More specifically, Maine’s PFAS products bill requires companies to provide it with the following information:
A description of the product;
The purpose for PFAS use in the product;
The amount of each type of PFAS used in the product; and
Contact information for the manufacturer.
The law enables the Maine DEP to levy fines, grant extensions, give permission to report on a product category instead of individual products and collaborate with other jurisdictions to obtain disclosures. The department may also waive all or part of the notification mandate if it finds the same information is already openly available.
As with many state bills that have passed seeking to ban PFAS from various products, Maine’s bill uses language that bans “intentionally added PFAS” from products. But what is an “intentionally added” PFAS? In some instances, this may be obvious. The Maine PFAS product bill includes a brief definition of the term: “PFAS added to a product or one of its product components to provide a specific characteristic, appearance or quality or to perform a specific function. ‘Intentionally added PFAS’ also includes any degradation byproducts of PFAS.” Many products, though, do not have “intentionally added” PFAS, so would seemingly not fall within the ban imposed by Maine. For example, a toy manufacturer who purchases a PFAS-containing paint product from another company to coat the toys. The PFAS used by the toy manufacturer was not “intentionally added.” It may have been by the paint manufacturer, but will the state be able to enforce the ban against the toy manufacturer if the company did not utilize the PFAS for one of the reasons in Maine’s definition of “intentionally added”? Hundreds, if not thousands, of examples like this abound in commerce, and there is not yet a clear answer on this. In the short term, this many lead to company uncertainty and confusion over compliance. In the long term, it could result in legal challenges to the law.
In addition, Maine provides a carve out for PFAS uses in products that the state deems that the PFAS use is “unavoidable.” This term is not defined in the statute and it is left to the state to make case-by-case determinations as to what are avoidable versus unavoidable uses. This will again create uncertainty among companies, and could in fact lead to varying results among very similar products – a result that could lead to legal challenges.
Finally, Maine’s PFAS products bill is the most far-reaching in that it seeks to regulate all 9,000+ types of PFAS in all products sold within Maine’s borders.

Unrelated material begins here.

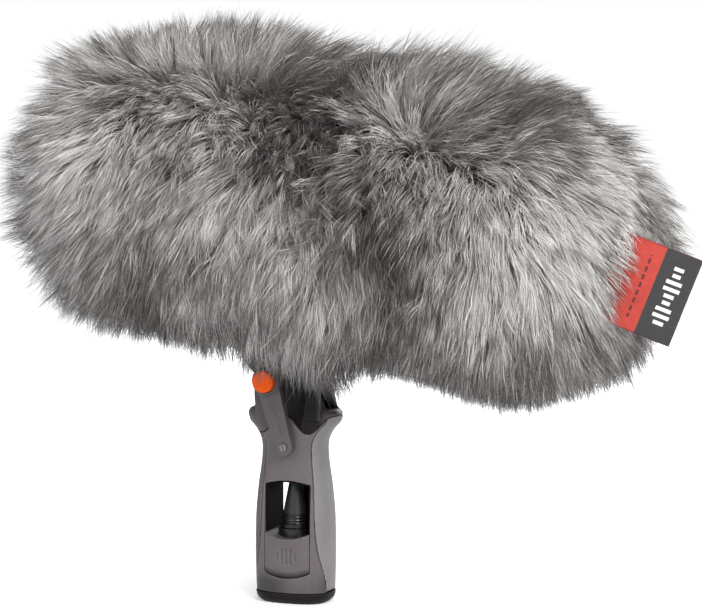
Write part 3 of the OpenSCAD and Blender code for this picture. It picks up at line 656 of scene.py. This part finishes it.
def grow_hairs(tufts):
    """The hairs themselves, drawn to their tufts and kept out of the slot."""
    roots, normals, u = sample_roots(HAIRS)
    keep = ~in_slot(roots)
    roots, normals, u = roots[keep], normals[keep], u[keep]
    count = len(roots)
    tuft = nearest(tufts.roots, roots)
    kind = rng.uniform(0, 1, count)
    loose = kind > 0.90                   # a tenth stray, and some of those are long
    length = pile_length(roots, normals, u) * rng.uniform(0.66, 1.04, count)
    length *= np.where(kind > 0.97, 1.14, 1.0)
    stray = rng.normal(0, 1, (count, 3)) * np.where(loose, 0.18, 0.08)[:, None]
    path = grow(roots, normals, length, tufts.splay[tuft] + stray,
                tufts.curl[tuft] + rng.normal(0, 0.10, count))
    pull = (tufts.pull[tuft] * np.where(loose, 0.25, 1.0))[:, None] * ALONG_HAIR[None, :] ** 1.5
    path = path + (tufts.path[tuft] - path) * pull[:, :, None]
    # the sides are trimmed: past this half-width the pile is squeezed in
    half_width, squeeze = 0.084, 0.0150
    y = path[:, :, 1]
    wide = np.abs(y)
    squeezed = half_width + squeeze * np.tanh((wide - half_width) / squeeze)
    path[:, :, 1] = np.sign(y) * np.where(wide > half_width, squeezed, wide)
    return SimpleNamespace(roots=roots, normals=normals, u=u, tuft=tuft, path=path)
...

No state aside from Maine has yet enacted a PFAS law that regulates all PFAS substances so broadly. It remains to be seen whether trade associations, such as the American Chemistry Council, will challenge the law in a legal setting
It is of the utmost importance for businesses along the whole supply chain to evaluate their PFAS risk. Public health and environmental groups urge legislators to regulate these compounds. One major point of contention among members of various industries is whether to regulate PFAS as a class or as individual compounds. While each PFAS compound has a unique chemical makeup and impacts the environment and the human body in different ways, some groups argue PFAS should be regulated together as a class because they interact with each other in the body, thereby resulting in a collective impact. Other groups argue that the individual compounds are too diverse and that regulating them as a class would be over restrictive for some chemicals and not restrictive enough for others.
Companies should remain informed so they do not get caught off guard. Regulators at both the state and federal level are setting drinking water standards and notice requirements of varying stringency, and states are increasingly passing PFAS product bills that differ in scope. For any manufacturers, especially those who sell goods interstate, it is important to understand how those various standards will impact them, whether PFAS is regulated as individual compounds or as a class. Conducting regular self-audits for possible exposure to PFAS risk and potential regulatory violations can result in long term savings for companies and should be commonplace in their own risk assessment.